┌────────

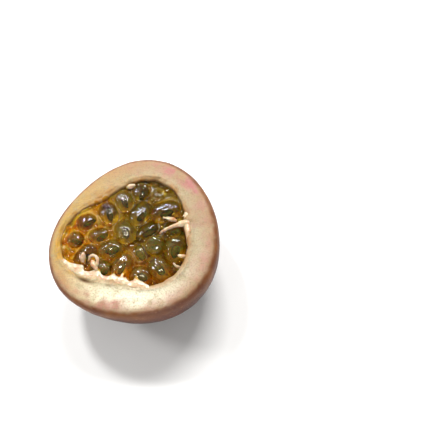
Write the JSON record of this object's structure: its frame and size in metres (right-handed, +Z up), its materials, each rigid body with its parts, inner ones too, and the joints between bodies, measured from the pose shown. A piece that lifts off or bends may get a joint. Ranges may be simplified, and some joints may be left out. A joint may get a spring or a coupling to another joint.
{
  "type": "passion fruit half",
  "caption": "Half of a purple passion fruit, cut face up: thick rind cup filled with pulp and loose juice sacs round dark seeds.",
  "frame": {"origin": "middle of the small flat spot that the fruit rests on", "axes": "+Z up, out of the cut face; +X and +Y lie in the cut face's plane"},
  "size_m": [0.0508, 0.0494, 0.0225],
  "materials": {
    "rind": "waxy, glossy, speckled skin with a matte pale pith on the cut",
    "pulp": "wet amber juice and pulp",
    "juice_sac": "wet, translucent olive amber",
    "pith": "matte, spongy pith, placenta strands and torn membrane",
    "seed": "hard, pitted, near-black seed coat"
  },
  "bodies": {
    "root": {"rind": "rind", "lower_pulp": "pulp", "juice_sac_01": "juice_sac", "juice_sac_02": "juice_sac", "juice_sac_03": "juice_sac", "juice_sac_04": "juice_sac", "juice_sac_05": "juice_sac", "juice_sac_06": "juice_sac", "juice_sac_07": "juice_sac", "juice_sac_08": "juice_sac", "juice_sac_09": "juice_sac", "juice_sac_10": "juice_sac", "juice_sac_11": "juice_sac", "juice_sac_12": "juice_sac", "juice_sac_13": "juice_sac", "juice_sac_14": "juice_sac", "juice_sac_15": "juice_sac", "juice_sac_16": "juice_sac", "juice_sac_17": "juice_sac", "juice_sac_18": "juice_sac", "juice_sac_19": "juice_sac", "juice_sac_20": "juice_sac", "juice_sac_21": "juice_sac", "juice_sac_22": "juice_sac", "juice_sac_23": "juice_sac", "juice_sac_24": "juice_sac", "juice_sac_25": "juice_sac", "juice_sac_26": "juice_sac", "juice_sac_27": "juice_sac", "juice_sac_28": "juice_sac", "juice_sac_29": "juice_sac", "juice_sac_30": "juice_sac", "juice_sac_31": "juice_sac", "juice_sac_32": "juice_sac", "juice_sac_33": "juice_sac", "juice_sac_34": "juice_sac", "juice_sac_35": "juice_sac", "juice_sac_36": "juice_sac", "juice_sac_37": "juice_sac", "juice_sac_38": "juice_sac"}
  },
  "joints": []
}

└────────

## Task description
Every line of the data above should be copied exactly.

## Right answer
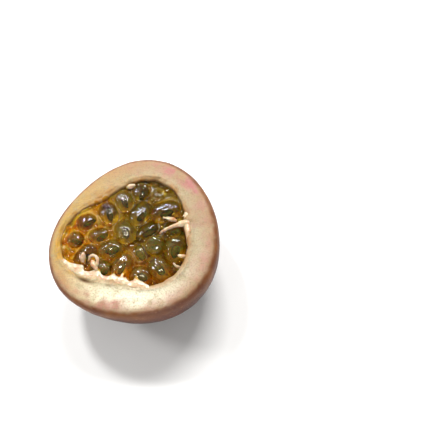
Write the JSON record of this object's structure: its frame and size in metres (right-handed, +Z up), its materials, each rigid body with its parts, inner ones too, and the joints between bodies, measured from the pose shown. A piece that lifts off or bends may get a joint. Ranges may be simplified, and some joints may be left out. A joint may get a spring or a coupling to another joint.
{
  "type": "passion fruit half",
  "caption": "Half of a purple passion fruit, cut face up: thick rind cup filled with pulp and loose juice sacs round dark seeds.",
  "frame": {"origin": "middle of the small flat spot that the fruit rests on", "axes": "+Z up, out of the cut face; +X and +Y lie in the cut face's plane"},
  "size_m": [0.0508, 0.0494, 0.0225],
  "materials": {
    "rind": "waxy, glossy, speckled skin with a matte pale pith on the cut",
    "pulp": "wet amber juice and pulp",
    "juice_sac": "wet, translucent olive amber",
    "pith": "matte, spongy pith, placenta strands and torn membrane",
    "seed": "hard, pitted, near-black seed coat"
  },
  "bodies": {
    "root": {"rind": "rind", "lower_pulp": "pulp", "juice_sac_01": "juice_sac", "juice_sac_02": "juice_sac", "juice_sac_03": "juice_sac", "juice_sac_04": "juice_sac", "juice_sac_05": "juice_sac", "juice_sac_06": "juice_sac", "juice_sac_07": "juice_sac", "juice_sac_08": "juice_sac", "juice_sac_09": "juice_sac", "juice_sac_10": "juice_sac", "juice_sac_11": "juice_sac", "juice_sac_12": "juice_sac", "juice_sac_13": "juice_sac", "juice_sac_14": "juice_sac", "juice_sac_15": "juice_sac", "juice_sac_16": "juice_sac", "juice_sac_17": "juice_sac", "juice_sac_18": "juice_sac", "juice_sac_19": "juice_sac", "juice_sac_20": "juice_sac", "juice_sac_21": "juice_sac", "juice_sac_22": "juice_sac", "juice_sac_23": "juice_sac", "juice_sac_24": "juice_sac", "juice_sac_25": "juice_sac", "juice_sac_26": "juice_sac", "juice_sac_27": "juice_sac", "juice_sac_28": "juice_sac", "juice_sac_29": "juice_sac", "juice_sac_30": "juice_sac", "juice_sac_31": "juice_sac", "juice_sac_32": "juice_sac", "juice_sac_33": "juice_sac", "juice_sac_34": "juice_sac", "juice_sac_35": "juice_sac", "juice_sac_36": "juice_sac", "juice_sac_37": "juice_sac", "juice_sac_38": "juice_sac"}
  },
  "joints": []
}